Quizás prodría resumir esta entrada en una sóla frase, decir simplemente, todo es parecido, todo es irreconocible.
Pero claro, en ese caso estas anotaciones no pasarían de ser un enigma irresoluble, perfecto para espantar a los lectores y contrario a mis intenciones reales.
Porque la cuestión es que en este otoño madrileño de grandes exposiciones sin publicidad alguna, excepto el macro festival político que ha supuesto la inaguración del Prado, la muestra Los Etruscos, en el museo de Arqueología Nacional es una de las mejores, con diferencia.

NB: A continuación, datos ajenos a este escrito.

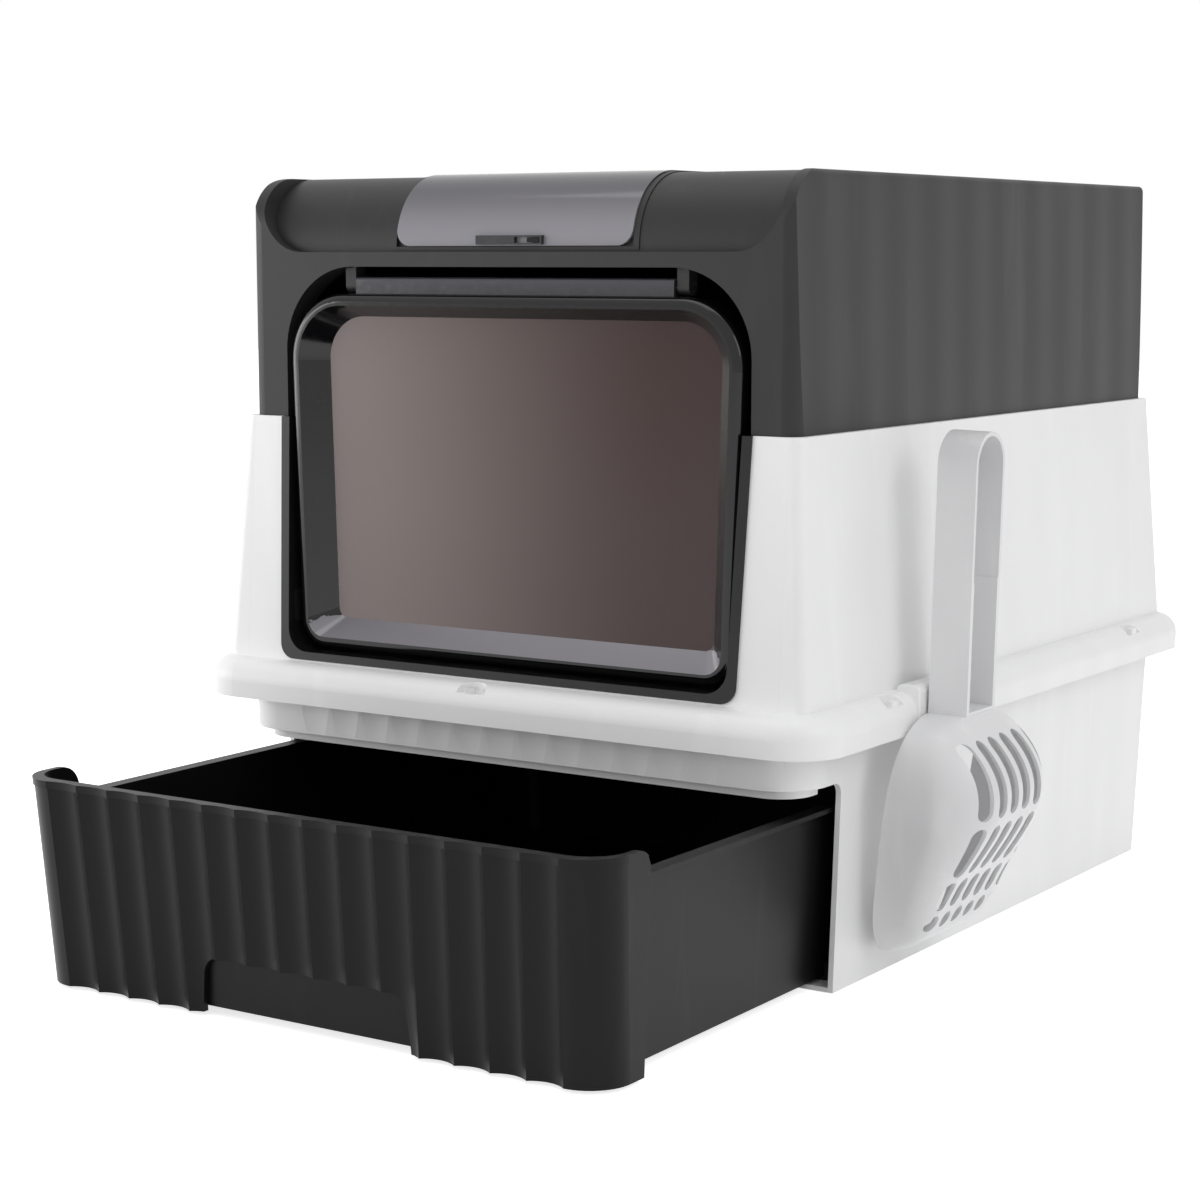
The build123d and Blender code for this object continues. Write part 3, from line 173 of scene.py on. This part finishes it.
def mouldedPlastic(name, look):
    # injection-moulded plastic: a fine eroded grain, slow colour drift, faint flow marks along the
    # melt's way, a few rubbed streaks that shine more, and walls that are never quite flat
    material, tree = newMaterial(name)
    place = addNode(tree, "ShaderNodeTexCoord").outputs["Object"]
    drift = addNode(tree, "ShaderNodeTexNoise",
                    values={"Scale": 1 / look["driftSize"], "Detail": 3.0}, links={"Vector": place})
    grain = addNode(tree, "ShaderNodeTexNoise",
                    values={"Scale": 1 / look["grainSize"], "Detail": 2.0}, links={"Vector": place})
    # flow marks run up the walls, so the noise is drawn out along Z
    along = addNode(tree, "ShaderNodeMapping", values={"Scale": look["flowStretch"]},
                    links={"Vector": place})
    flow = addNode(tree, "ShaderNodeTexNoise",
                   values={"Scale": 1 / look["flowSize"], "Detail": 2.0, "Distortion": 0.6},
                   links={"Vector": along.outputs["Vector"]})
    rubbed = addNode(tree, "ShaderNodeMapRange", values=rubbedSpan,
                     links={"Value": flow.outputs["Fac"]})
    blend = addNode(tree, "ShaderNodeMix", {"data_type": "FLOAT"}, {0: look["grainShare"]},
                    {2: drift.outputs["Fac"], 3: grain.outputs["Fac"]})
    spread = addNode(tree, "ShaderNodeMapRange", values=noiseSpan,
                     links={"Value": blend.outputs[0]})
    body = addNode(tree, "ShaderNodeMix", {"data_type": "RGBA"},
                   {6: linear(look["dark"]), 7: linear(look["light"])}, {0: spread.outputs[0]})
    streak = addNode(tree, "ShaderNodeMath", {"operation": "MULTIPLY"}, {1: look["flowShare"]},
                     {0: rubbed.outputs[0]})
    colour = addNode(tree, "ShaderNodeMix", {"data_type": "RGBA"}, {7: linear(look["streak"])},
                     {0: streak.outputs[0], 6: body.outputs[2]})
    low, high = look["roughness"]
    rough = addNode(tree, "ShaderNodeMapRange", values={"To Min": low, "To Max": high},
                    links={"Value": drift.outputs["Fac"]})
    polish = addNode(tree, "ShaderNodeMath", {"operation": "MULTIPLY"}, {1: look["polish"]},
                     {0: rubbed.outputs[0]})
    finish = addNode(tree, "ShaderNodeMath", {"operation": "SUBTRACT", "use_clamp": True},
                     links={0: rough.outputs[0], 1: polish.outputs[0]})
    waves = addNode(tree, "ShaderNodeBump",
                    values={"Strength": sinkStrength, "Distance": look["sinkDepth"]},
                    links={"Height": drift.outputs["Fac"]})
    # the side walls carry faint upright flutes, which the front and the roof lack
    spot = addNode(tree, "ShaderNodeSeparateXYZ", links={0: place})
    aside = addNode(tree, "ShaderNodeMath", {"operation": "ABSOLUTE"}, links={0: spot.outputs["X"]})
    onSide = addNode(tree, "ShaderNodeMath", {"operation": "GREATER_THAN"}, {1: look["sideFrom"]},
                     {0: aside.outputs[0]})
    bands = addNode(tree, "ShaderNodeTexWave", {"bands_direction": "Y"},
                    {"Scale": waveLength / look["flutePitch"]}, {"Vector": place})
    fluting = addNode(tree, "ShaderNodeMath", {"operation": "MULTIPLY"},
                      links={0: bands.outputs["Fac"], 1: onSide.outputs[0]})
    flutes = addNode(tree, "ShaderNodeBump", values={"Strength": 1.0, "Distance": look["fluteDepth"]},
                     links={"Height": fluting.outputs[0], "Normal": waves.outputs["Normal"]})
    bump = addNode(tree, "ShaderNodeBump",
                   values={"Strength": look["grainStrength"], "Distance": look["grainDepth"]},
                   links={"Height": grain.outputs["Fac"], "Normal": flutes.outputs["Normal"]})
    shader = addNode(tree, "ShaderNodeBsdfPrincipled",
                     values={"IOR": look["ior"], "Specular IOR Level": look["specular"]},
                     links={"Base Color": colour.outputs[2], "Roughness": finish.outputs[0],
                            "Normal": bump.outputs["Normal"]})
    addNode(tree, "ShaderNodeOutputMaterial", links={"Surface": shader.outputs["BSDF"]})
    return material


# lengths in metres; flutes start at sideFrom, which plain walls never reach
plainWalls = {"sideFrom": 1.0, "flutePitch": 0.0424, "fluteDepth": 0.0002}
bodyWhite = {
    "light": "#F7F7F7", "dark": "#F0F0F1", "streak": "#FBFBFB", "roughness": (0.34, 0.44), "ior": 1.49,
    "specular": 0.5, "grainSize": 0.0011, "grainDepth": 0.00004, "grainStrength": 0.25, "driftSize": 0.12,
    "grainShare": 0.15, "flowSize": 0.02, "flowStretch": (1.0, 1.0, 0.12), "flowShare": 0.35,
    "polish": 0.05, "sinkDepth": 0.0004, "sideFrom": 0.172, "flutePitch": 0.0424, "fluteDepth": 0.0004,
}
hoodCharcoal = {
    "light": "#292929", "dark": "#212121", "streak": "#2E2E2E", "roughness": (0.42, 0.54), "ior": 1.49,
    "specular": 0.34, "grainSize": 0.0010, "grainDepth": 0.00006, "grainStrength": 0.45, "driftSize": 0.09,
    "grainShare": 0.3, "flowSize": 0.016, "flowStretch": (1.0, 1.0, 0.1), "flowShare": 0.25,
    "polish": 0.03, "sinkDepth": 0.0005, "sideFrom": 0.168, "flutePitch": 0.0424, "fluteDepth": 0.0005,
}
drawerBlack = {
    "light": "#141415", "dark": "#0E0E0E", "streak": "#19191A", "roughness": (0.32, 0.42), "ior": 1.49,
    "specular": 0.16, "grainSize": 0.0010, "grainDepth": 0.00004, "grainStrength": 0.3, "driftSize": 0.1,
    "grainShare": 0.25, "flowSize": 0.014, "flowStretch": (1.0, 1.0, 0.08), "flowShare": 0.5,
    "polish": 0.08, "sinkDepth": 0.0004, **plainWalls,
}
trimBlack = {
    "light": "#19191A", "dark": "#111112", "streak": "#1F1F20", "roughness": (0.2, 0.3), "ior": 1.52,
    "specular": 0.3, "grainSize": 0.0014, "grainDepth": 0.00002, "grainStrength": 0.15, "driftSize": 0.07,
    "grainShare": 0.1, "flowSize": 0.02, "flowStretch": (1.0, 1.0, 0.15), "flowShare": 0.3,
    "polish": 0.06, "sinkDepth": 0.0003, **plainWalls,
}
padRubber = {
    "light": "#141414", "dark": "#0C0C0C", "streak": "#1A1A1A", "roughness": (0.6, 0.72), "ior": 1.5,
    "specular": 0.3, "grainSize": 0.0008, "grainDepth": 0.00005, "grainStrength": 0.4, "driftSize": 0.02,
    "grainShare": 0.4, "flowSize": 0.006, "flowStretch": (1.0, 1.0, 0.5), "flowShare": 0.3,
    "polish": 0.1, "sinkDepth": 0.0001, **plainWalls,
}
# painted shade: a greyer copy of the body's white, used for the scoop
scoopPaintedShadeWhite = dict(bodyWhite, light="#E9E9EA", dark="#DCDCDE", streak="#F0F0F0", sideFrom=1.0)
dress(mouldedPlastic("white polypropylene, moulded", bodyWhite),
      "base_shell", "mid_frame", "frame_latch_clips", "scoop_holder")
# painted shade: the scoop is set greyer than the body, standing in for the shade it gets against the wall,
# so that it stands out from the wall behind it
dress(mouldedPlastic("white polypropylene, greyed as painted shade", scoopPaintedShadeWhite), "scoop_bowl", "scoop_handle")
dress(mouldedPlastic("charcoal polypropylene, spark-eroded", hoodCharcoal),
      "hood_shell", "hatch_seat", "door_hinge_brackets")
dress(mouldedPlastic("black polypropylene, satin", drawerBlack),
      "drawer_front", "drawer_tub", "drawer_front_rivets", "drawer_runners", "hatch_catch")
dress(mouldedPlastic("black ABS, polished", trimBlack), "door_surround")
dress(mouldedPlastic("thermoplastic rubber, soft", padRubber), "door_catch_pads")


def smokedPlastic(name, look):
    # smoked clear polystyrene: a glossy skin over a dark body; its colour runs from first to last along
    # one axis, a painted shade and painted reflection that stand in for how light falls across the piece;
    # the moulding's ripples bend the reflections, and fine dust dulls them in places
    material, tree = newMaterial(name)
    place = addNode(tree, "ShaderNodeTexCoord").outputs["Object"]
    drift = addNode(tree, "ShaderNodeTexNoise",
                    values={"Scale": 1 / look["driftSize"], "Detail": 2.0}, links={"Vector": place})
    dust = addNode(tree, "ShaderNodeTexNoise",
                   values={"Scale": 1 / look["dustSize"], "Detail": 4.0}, links={"Vector": place})
    spot = addNode(tree, "ShaderNodeSeparateXYZ", links={0: place})
    start, end = look["reach"]
    paintedShadeRamp = addNode(tree, "ShaderNodeMapRange", {"interpolation_type": "SMOOTHSTEP"},
                     {"From Min": start, "From Max": end}, {"Value": spot.outputs[look["along"]]})
    blend = addNode(tree, "ShaderNodeMix", {"data_type": "FLOAT"}, {0: look["driftShare"]},
                    {2: paintedShadeRamp.outputs[0], 3: drift.outputs["Fac"]})
    colour = addNode(tree, "ShaderNodeMix", {"data_type": "RGBA"},
                     {6: linear(look["first"]), 7: linear(look["last"])}, {0: blend.outputs[0]})
    low, high = look["roughness"]
    rough = addNode(tree, "ShaderNodeMapRange", values={**dustSpan, "To Min": low, "To Max": high},
                    links={"Value": dust.outputs["Fac"]})
    ripple = addNode(tree, "ShaderNodeBump",
                     values={"Strength": rippleStrength, "Distance": look["rippleDepth"]},
                     links={"Height": drift.outputs["Fac"]})
    shader = addNode(tree, "ShaderNodeBsdfPrincipled",
                     values={"IOR": look["ior"], "Specular IOR Level": look["specular"],
                             "Alpha": look["alpha"]},
                     links={"Base Color": colour.outputs[2], "Roughness": rough.outputs[0],
                            "Normal": ripple.outputs["Normal"]})
    addNode(tree, "ShaderNodeOutputMaterial", links={"Surface": shader.outputs["BSDF"]})
    return material


# painted reflection: the pane runs from pale brown on the left to dark brown on the right, standing in for
# the lamps' reflection from the left
doorPanePaintedReflection = {
    "first": "#8C7F7C", "last": "#351914", "along": "X", "reach": (-0.15, 0.11),
    "roughness": (0.12, 0.22), "ior": 1.59, "specular": 0.28, "driftSize": 0.15, "driftShare": 0.08,
    "dustSize": 0.003, "rippleDepth": 0.0003, "alpha": 0.95,
}
doorRim = {
    "first": "#101012", "last": "#0A0A0C", "along": "X", "reach": (-0.15, 0.15),
    "roughness": (0.1, 0.16), "ior": 1.59, "specular": 0.32, "driftSize": 0.1, "driftShare": 0.3,
    "dustSize": 0.003, "rippleDepth": 0.0004, "alpha": 1.0,
}
# painted reflection: the upward-leaning bevel is painted pale grey for the light it catches from above
paintedSillReflection = dict(doorRim, first="#86848A", last="#9A989E", specular=0.5)
# painted shade and painted reflection: the hatch runs from pale grey at its foot to dark grey at its top,
# for how light falls on the rolled roof
hatchSmokePaintedShade = {
    "first": "#95939A", "last": "#3E3B42", "along": "Z", "reach": (0.387, 0.4195),
    "roughness": (0.1, 0.18), "ior": 1.59, "specular": 0.5, "driftSize": 0.08, "driftShare": 0.12,
    "dustSize": 0.003, "rippleDepth": 0.0004, "alpha": 0.95,
}
tabSmoke = dict(hatchSmokePaintedShade, first="#2A292D", last="#232226")
# painted shade: the rail is darker at its foot and lighter at its top, like the hatch's ramp
railSmokePaintedShade = dict(hatchSmokePaintedShade, first="#26262B", last="#4A4A52", reach=(0.356, 0.372))
leafSplit = {
    "sillTop": 0.1785,         # metres, the bevel under the pane ends here
    "paneFront": -0.2134,      # the pane's outside lies behind this depth
    "flat": 0.9,               # a face this square to the depth is the pane's
    "sillForward": 0.1,        # the bevel leans forward and up at least this much
    "sillUp": 0.2,
}
rimSlot, paneSlot, sillSlot = 0, 1, 2


def dressDoor(split):
    # the leaf has three looks: black rim, brown pane with painted reflection, and the bevel along its
    # foot, painted pale as a painted reflection of the sky it faces
    leaf = nodes["door_leaf"].data
    leaf.materials.clear()
    leaf.materials.append(smokedPlastic("smoked polystyrene, hollow rim, polished", doorRim))
    leaf.materials.append(smokedPlastic("smoked polystyrene, brown pane, painted reflection", doorPanePaintedReflection))
    leaf.materials.append(smokedPlastic("smoked polystyrene, bevel, painted sky reflection", paintedSillReflection))
    for face in leaf.polygons:
        forward, up = -face.normal.y, face.normal.z
        recessed = face.center.y > split["paneFront"]
        if -forward > split["flat"] or (forward > split["flat"] and recessed):
            face.material_index = paneSlot
        elif forward > split["sillForward"] and up > split["sillUp"] and face.center.z < split["sillTop"]:
            face.material_index = sillSlot
        else:
            face.material_index = rimSlot


dressDoor(leafSplit)
dress(smokedPlastic("smoked polystyrene, grey, painted shade", hatchSmokePaintedShade), "roof_hatch")
dress(smokedPlastic("smoked polystyrene, thick grip, polished", tabSmoke), "hatch_finger_tab")
dress(smokedPlastic("smoked polystyrene, dark grey, painted shade", railSmokePaintedShade), "door_hinge_rail")

pinSteel = {
    "light": "#C9C9C8", "dark": "#A9A9A6",
    "spotSize": 0.0011,        # metres, dull spots of the plating
    "roughness": (0.28, 0.45),
}


def platedSteel(name, look):
    # zinc-plated steel wire: a soft shine with small dull spots
    material, tree = newMaterial(name)
    place = addNode(tree, "ShaderNodeTexCoord").outputs["Object"]
    spots = addNode(tree, "ShaderNodeTexNoise",
                    values={"Scale": 1 / look["spotSize"], "Detail": 4.0}, links={"Vector": place})
    spread = addNode(tree, "ShaderNodeMapRange", values=spotSpan,
                     links={"Value": spots.outputs["Fac"]})
    colour = addNode(tree, "ShaderNodeMix", {"data_type": "RGBA"},
                     {6: linear(look["dark"]), 7: linear(look["light"])}, {0: spread.outputs[0]})
    low, high = look["roughness"]
    rough = addNode(tree, "ShaderNodeMapRange", values={"To Min": low, "To Max": high},
                    links={"Value": spots.outputs["Fac"]})
    shader = addNode(tree, "ShaderNodeBsdfPrincipled", values={"Metallic": 1.0},
                     links={"Base Color": colour.outputs[2], "Roughness": rough.outputs[0]})
    addNode(tree, "ShaderNodeOutputMaterial", links={"Surface": shader.outputs["BSDF"]})
    return material


dress(platedSteel("zinc-plated steel, drawn", pinSteel),
      "door_hinge_pins", "hatch_hinge_pins", "door_bracket_screws")
print("stage: materials")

Se trata de una muestra con colas de hasta dos horas, que no se deben a una afluencia masiva de público (quienes serían esos etruscos) ni a alguna genialidad de la taquillas, sino a que no se permiten más de quince personas en la sala, para no dañar las piezas allí expuestas. Unas piezas que fuera de un viaje a Italia, a las antiguas ciudades y necrópolis etruscas, suponen la mejor oportunidad para conocer y sentir la cultura de la desaparecida Etruria, no sólo por la calidad de cada una de ellas, sino por su pertinencia. Es decir, cada una de esos objetos es en sí una obra maestra, y cada uno de ellos nos ofrece un detalle nuevo de ese pueblo ahogado por la expansión romana.
Una exposición de la que se sale doblemente agotado, mental y físicamente, por el tiempo que se tarda en recorrerla, a pesar de no ser demasiado grande, y por el esfuerzo que supone digerir toda la información que se expone.
Conocer y Sentir, decía. Para comprender lo que quiero decir, y especialemente para entender la frase con la que abría esta entrada, ese todo es parecido, todo es irreconocible, es necesario que haga un poco de autobiografía, en otras palabras, que comente mi amor por la antigüedad grecolatina, mi hambre por saber cada vez más de ellos, que en otro tiempo me hacía conocer su historia, su cultura, sus esquemas mentales, casi al dedillo, hasta el extremo de poder engañarme y mecerme en la ilusión, equivocada, por supuesto, de que podía comprenderles, de que ellos y yo, éramos camaradas intelectuales.
Sólo sabiendo eso es posible saber, el sentimiento turbador y desconcertante que sentía yo al recorrer esta exposición, el mismo que siente todo enamorado de la antigüedad. La impresión de verse enfrentado a un misterio doblemente insondable, puesto que todo lo que ve le resulta conocido, como no podía ser de otra manera, puesto que los romanos fueron herederos de los etruscos, pero al mismo tiempo es incapaz de descifrar lo que tiene ante los ojos.
En otra palabras, contempla escenas que le recuerdan otras escenas, plasmadas casi igual, pero que hacen referencia a leyendas que le son desconocidas y que dejaron de contarse hace milenios, cuando Roma se enseñoreó de Etruria. Observa a dioses similares a los de la Acrópolis y el Palatino, descritos de la misma manera, pero mezclando atributos que corresponderían a deidades completamente distintas. Observa gentes que, por su tipo, podrían caminar tranquilamente por el foro, pero que han sido representadas de una forma que sería ajena, casi repulsiva, a los orgullosos patricios romanos.
Un mundo en fin, Romano en apariencia, pero Etrusco en su interior. Un interior que se nos escapa completamente y para el que no tenemos puntos de referencia que nos sirvan de guía, que observamos a través de un cristal turbio que nos impide mirar con claridad.
Al igual que ocurre con su lenguaje. Unas inscripciones que podemos leer, pero que no podemos comprender, puesto que nadie tradujo su lenguaje para nosotros, ni existen ya otros lenguajes que se le parezcan.